## Aim
Please repeat the records exactly from their first line, finishing at the line containing "reader's rear face." and including it.

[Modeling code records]
● ● ● ● ● ● ●

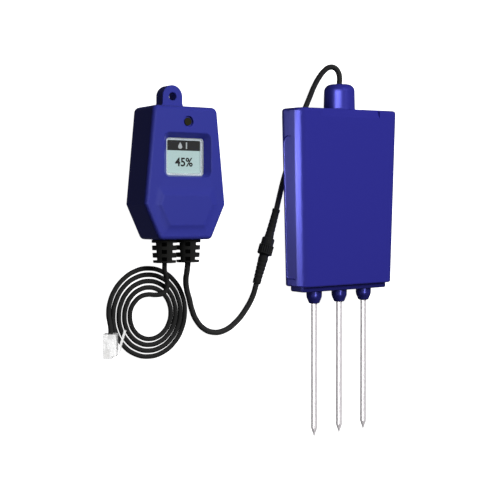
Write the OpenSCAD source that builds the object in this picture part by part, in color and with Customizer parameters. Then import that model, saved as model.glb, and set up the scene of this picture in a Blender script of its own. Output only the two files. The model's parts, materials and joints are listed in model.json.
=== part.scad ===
// Soil moisture sensor: a reader with a small display, a three-pin soil probe and their cords.
// Everything lies on its back on a table. X runs across, Y along the housings, Z up.
// The origin is the centre of the reader's rear face.

/* [Reader] */
// Height of the reader along Y
reader_h = 68; // [64:1:72]
// Width across the shoulders
reader_w = 47.4; // [45:0.2:50]
// Width of the top edge
reader_top_w = 37.4; // [35:0.2:40]
// Width of the bottom edge
reader_bottom_w = 30.6; // [29:0.2:33]
// Distance of the shoulders below the centre
shoulder_drop = 16; // [14:0.5:18]
// Thickness front to back
reader_d = 21.5; // [20.5:0.5:23]
// Wall thickness of both housings
wall = 2.2; // [1.8:0.1:2.4]
// Diameter of the hanging hole
hang_hole_d = 4.2; // [3.5:0.1:5]

/* [Probe] */
// Height of the probe case along Y
case_h = 98; // [94:1:102]
// Case width at the top
case_top_w = 71.8; // [70:0.2:73.6]
// Case width at the bottom
case_bottom_w = 66.6; // [65:0.2:68]
// Case thickness at the top
case_d = 21; // [20:0.5:22]
// Diameter of a soil pin
pin_d = 3.4; // [3:0.1:3.8]
// Free length of a soil pin with its tip
pin_length = 75; // [60:1:90]
// Distance between neighbouring pins
pin_pitch = 18; // [16:0.5:19]
// Diameter of the cable gland
gland_d = 17.6; // [16.6:0.2:18]

/* [Cords] */
// Diameter of the sensor cord
sensor_cord_d = 3.1; // [2.8:0.1:3.2]
// Diameter of the data cord
data_cord_d = 2.5; // [2.2:0.1:2.5]
// Radius of the first turn of the data cord's coil
coil_start_r = 11.25; // [10.75:0.05:11.5]
// How much the coil's radius grows in one turn
coil_pitch = 3.03; // [2.6:0.01:3.03]
// Turns in the coil
coil_turns = 3.75; // [2.75:1:3.75]

/* [Motion] */
// Travel of the push button
button_travel = 0.5; // [0.3:0.05:0.5]

/* [Hidden] */
$fn = 48;

blue = [0.20, 0.19, 0.58];
black = [0.10, 0.10, 0.11];
board_green = [0.05, 0.30, 0.16];

// Reader: the split between the covers is at the height of both strain reliefs.
split_z = reader_d / 2;
half_h = reader_h / 2;
rear_round = 1;
gasket_groove = 0.8;
gasket_t = 0.75;
corner_steps = 6;
panel_x = 1;
button_x = 1.4;
button_y = 26.2;
button_d = 4;
screen = [21.4, 18.6];
screen_y = 8.4;
well_mouth = [27.8, 22.6];
well_mouth_y = 9.2;
window_top = 18.3;
window_t = 1;
frame_t = 0.7;
well_floor = 15.6;
board_z = 9.4;
board_t = 1.6;
boss_r = 2.9;
boss_places = [[13.6, 27], [-13.6, 27], [17.4, -13], [-17.4, -13]];
post_places = [[11, 20], [-11, -18]];
screw_d = 2.5;
tab_r = 5.9;
tab_y = 40;
tab_t = 7.4;
tab_flare = 3;
screw_head = [2.3, 1.8];
screw_slot = [2.6, 0.6];
relief_x = 6.9;
relief_neck_r = 4.5;
relief_length = 12;
relief_r = 6.7;
relief_end_r = 5.9;
relief_pitch = 3.8;
relief_turn = 30;
relief_flange = [6.2, 2];
relief_slot_t = 1.4;
relief_slot_x = 7.3;
relief_window = 2.2;
cord_hole_depth = 4;

// Probe: it lies on its lower right edge and, at the top left, on the sensor cord under it.
probe_place = [104.8, -60.35, 1.1];
probe_lean = [1, 2.1, 0.9];
case_front_r = 5.5;
case_back_r = 7;
case_draft_d = 1.2;
pin_z = 10.5;
gland_h = 14.2;
lip_h = 3;
lip_inset = 2.7;
plate_inset = 2.1;
seal_inset = 3.4;
grip_r = 5.2;
grip_depth = 0.9;
grip_top = 78;
grip_bottom = 4;
grip_z = 9.6;
scoop_w = 48;
gland_r = 4;
gland_neck_r = 5.5;
gland_pocket_r = 3.6;
collar_h = 7;
collar_r = 4.1;
collar_round = 2.4;
stub_r = 1.5;
tip_h = 4.7;

// In-line connector: it lies on the table along its own axis.
connector_start = [54, -59, 4.2];
connector_turn = 72;
sleeve_end = 14.6;
sleeve_groove = [2.2, 0.8];
collar_start = 18.6;
seal_start = 19.4;
seal_t = 0.5;
bore_r = 2.7;
ring_bore_r = 3.18;
contact_r = 0.25;
contact_circle_r = 1;
nut_start = 16.6;
nut_end = 22;
nut_r = 4.1;
ring_end = 26.2;
connector_end = 42.7;
knurls = 20;

// Routes of the cords, as points along their middle lines.
sensor_cord_lower_route = [[6.9, -42, 10.7], [6.9, -46, 10.7], [7, -50, 9.8], [7.8, -55.5, 7],
    [9.8, -61, 4.6], [12.2, -66, 3], [14.3, -71.5, 1.9], [17.3, -77.5, 1.6], [22.1, -82.4, 1.6],
    [28, -84.6, 1.6], [34.8, -84, 1.6], [42, -80, 1.6], [48.4, -73.3, 1.8], [52.1, -66.2, 3.1],
    [54, -59, 4.2], [55.2, -55.3, 4.2]];
sensor_cord_upper_route = [[66, -22.1, 4.2], [67.2, -18.4, 4.2], [70.2, -11, 2.8], [73.6, -2.2, 1.6],
    [76.8, 6.9, 1.6], [79.6, 15.6, 1.6], [82.4, 24, 1.6], [85.5, 32.5, 1.6], [89.5, 40.6, 1.6],
    [91.8, 46, 2.1], [93.3, 51, 3.6], [95, 55.6, 5.6], [97.1, 59.4, 7.8], [99.4, 61.4, 9.8],
    [101.7, 61, 11.6], [103.2, 58.5, 13], [103.6, 55, 13.6], [103.5, 51.7, 13.5],
    [103.6, 46, 13.4], [103.7, 40, 13.3], [103.8, 33.5, 13.2], [103.9, 27.5, 13.1]];
data_cord_lead_route = [[-6.9, -42, 10.7], [-6.9, -46, 10.7], [-6.3, -49.6, 9.6], [-4, -53.4, 6.9],
    [-2.2, -57, 4.8], [-2.2, -60.3, 4], [-4.6, -62.5, 3.6], [-7.9, -63, 2.6], [-11.3, -62.7, 1.6],
    [-15.6, -63.5, 1.3], [-19.3, -66.3, 1.3], [-21.5, -69.6, 1.3], [-22.1, -73.3, 1.3]];
data_cord_tail_route = [[-11.5, -49.1, 1.3], [-18.9, -50.3, 1.3], [-25.6, -54.1, 1.3],
    [-30.8, -59.9, 1.3], [-33.6, -66.2, 1.3], [-34.6, -71.8, 1.9], [-35, -75.8, 3.9],
    [-35.3, -79.1, 5.6], [-35.4, -81.4, 5.85], [-35.4, -84, 5.85]];
coil_centre = [-11, -72.5];

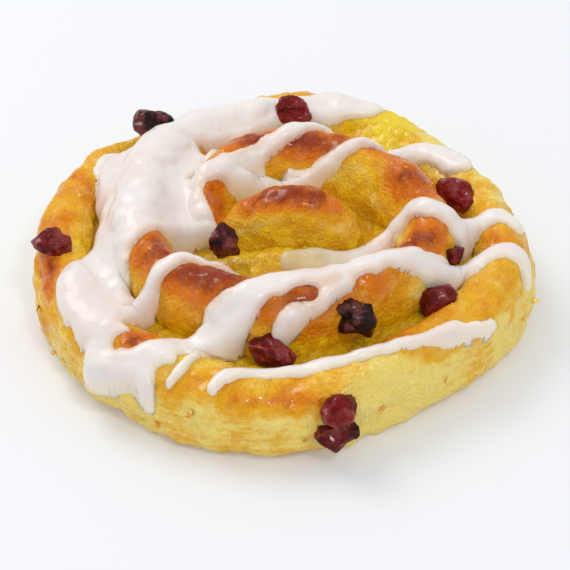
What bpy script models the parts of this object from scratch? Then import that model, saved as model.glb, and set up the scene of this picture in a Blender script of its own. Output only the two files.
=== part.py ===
"""An iced Danish swirl: a spiral of dough, the custard between its turns, raisins and poured icing.

Metres, +Z up. The pastry stands on z = 0 with its centre on the origin, and its front is towards -Y.
The strip of dough is wound clockwise, seen from above, out of a central lump. A place along it is
given in turns: 0 is at the left, 0.25 at the back, 0.5 at the right, 0.75 at the front, and so on.
"""

import math

import bmesh
import bpy
from mathutils import Euler, Matrix, Vector
from mathutils.bvhtree import BVHTree
from mathutils.geometry import intersect_point_line

MM = 0.001

# Driving sizes, in millimetres.
CENTRE = (-0.8, -1.2)  # middle of the spiral, which puts the middle of the whole on the origin
OUTLINE = (54.6, 52.6)  # half the pastry's width and depth
SEAM = (39.8, 35.4)  # the joint between the outer turn and the middle one
VALLEY = (23.6, 17.6)  # the inner side of the middle turn
START = (12.0, 8.0)  # where the strip leaves the central lump
# Bulges of the outline: how many there are round it, their share of the radius, and where one is.
BULGES = ((1, 0.04, 0.22), (2, 0.01, 0.38), (3, 0.01, 0.14), (4, 0.023, 0.03), (5, 0.016, 0.12))
STEP = 0.26  # the part of a turn in which the strip moves out by one ring
STRIP_ENDS = (-0.02, 2.17)  # the strip's two ends, in turns
END_LENGTH = 9.0  # over which the strip's ends round off
SEAM_GAP = 3.0  # room for custard between two turns
TAIL_GAP = 1.3  # the crease between the strip's tail and the turn inside it
CREST = (29.5, 28.0, 20.4)  # height at the start, on the middle turn and on the outer turn
CREST_LEAN = (0.6, 2.8)  # how much higher the back is than the centre, middle and outer turn
CREST_LUMPS = ((0.45, 31, 0), (0.35, 17, 1))  # waves along the crest: height, how tight, where
SHOULDER = 11.5  # height at which the strip's sides begin to round over
SHOULDER_DROP = 3.0  # how much lower that is on the outside of the whole pastry
SQUARENESS = 0.85  # under 1, a section's top is fuller than half an ellipse
FOOT = 2.6  # how far the strip's sides draw in at the bottom
FOOT_HEIGHT = 4.0
INNER_FOOT = 0.4  # the share of that on the side towards the centre
FULL_HEIGHT_HALF_WIDTH = 6.0  # a narrower strip is also lower
LEAST_FULLNESS = 0.35  # at the strip's very ends
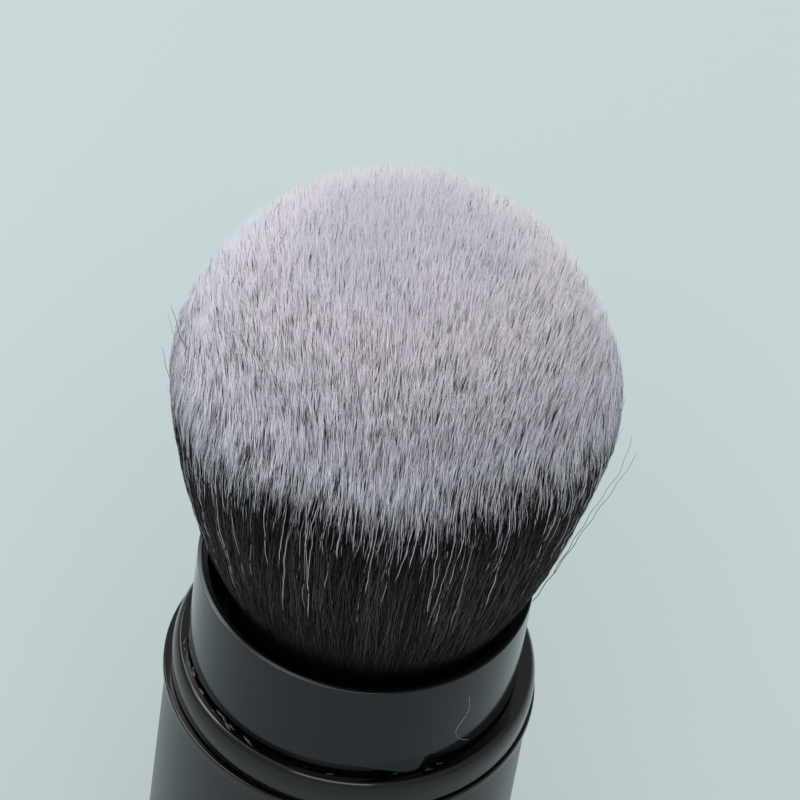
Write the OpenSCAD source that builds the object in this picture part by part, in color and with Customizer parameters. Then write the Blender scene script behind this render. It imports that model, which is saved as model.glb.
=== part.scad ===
// Retractable kabuki makeup brush, shown with its bristles out.
// A weighted base carries a tube with the bristle knot in its top.
// A sleeve slides up that tube and covers the bristles.
// Origin: centre of the base's underside. The brush stands along +Z.

/* [Sleeve] */
// Outer radius of the handle
body_r = 15; // [13.5:0.5:18]
// Length of the metal handle shell
shell_h = 42.9; // [38:0.1:60]
// Wall of the metal handle shell
shell_wall = 0.6; // [0.4:0.05:0.6]
// Rounding of the shell's two outer edges
shell_round = 0.35; // [0.1:0.05:0.35]
// Wall of the plastic liner inside the neck
liner_wall = 0.45; // [0.35:0.05:0.6]
// How far the liner's top lies below the neck's rim
liner_drop = 0.4; // [0.2:0.1:1]
// Height of the stop ring in the shell's foot
stop_h = 4.2; // [2.5:0.1:6]

/* [Neck and collar] */
// How far the neck, where a cap pushes on, lies behind the handle's surface
neck_inset = 1.45; // [1.2:0.05:2]
// Height of the neck cover above the dark groove
neck_h = 9.5; // [7:0.1:14]
// Wall of the neck cover
neck_wall = 0.35; // [0.2:0.05:0.5]
// Rounding of the neck's rim
rim_round = 0.12; // [0.05:0.01:0.15]
// Height of the notch in the neck cover's foot
notch_h = 0.9; // [0.3:0.1:2]
// Width of the notch at the foot
notch_w = 3.4; // [1:0.1:6]
// Direction of the notch's peak, in degrees
notch_angle = -57; // [-180:1:180]
// Height of the dark groove between neck cover and collar
groove_h = 0.5; // [0.3:0.1:3]
// Height of the collar ring
collar_h = 3.8; // [3:0.1:7]
// How far the collar's bead lies behind the handle's surface
bead_inset = 0.1; // [0:0.05:0.3]
// How far the bead sits off the axis, towards +X
bead_shift = 0.2; // [0:0.05:0.3]
// How far the collar's flat top reaches out over the neck
bead_top_out = 0.75; // [0.4:0.05:0.85]
// Height of the bead's rounded shoulder
shoulder_h = 1.7; // [1:0.1:2]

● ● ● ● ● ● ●

## Solved problem
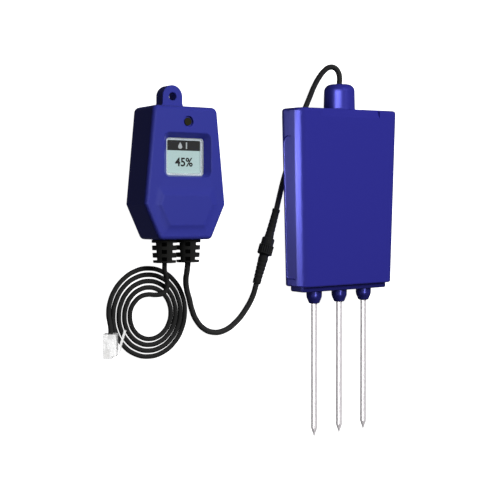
Write the OpenSCAD source that builds the object in this picture part by part, in color and with Customizer parameters. Then import that model, saved as model.glb, and set up the scene of this picture in a Blender script of its own. Output only the two files. The model's parts, materials and joints are listed in model.json.
=== part.scad ===
// Soil moisture sensor: a reader with a small display, a three-pin soil probe and their cords.
// Everything lies on its back on a table. X runs across, Y along the housings, Z up.
// The origin is the centre of the reader's rear face.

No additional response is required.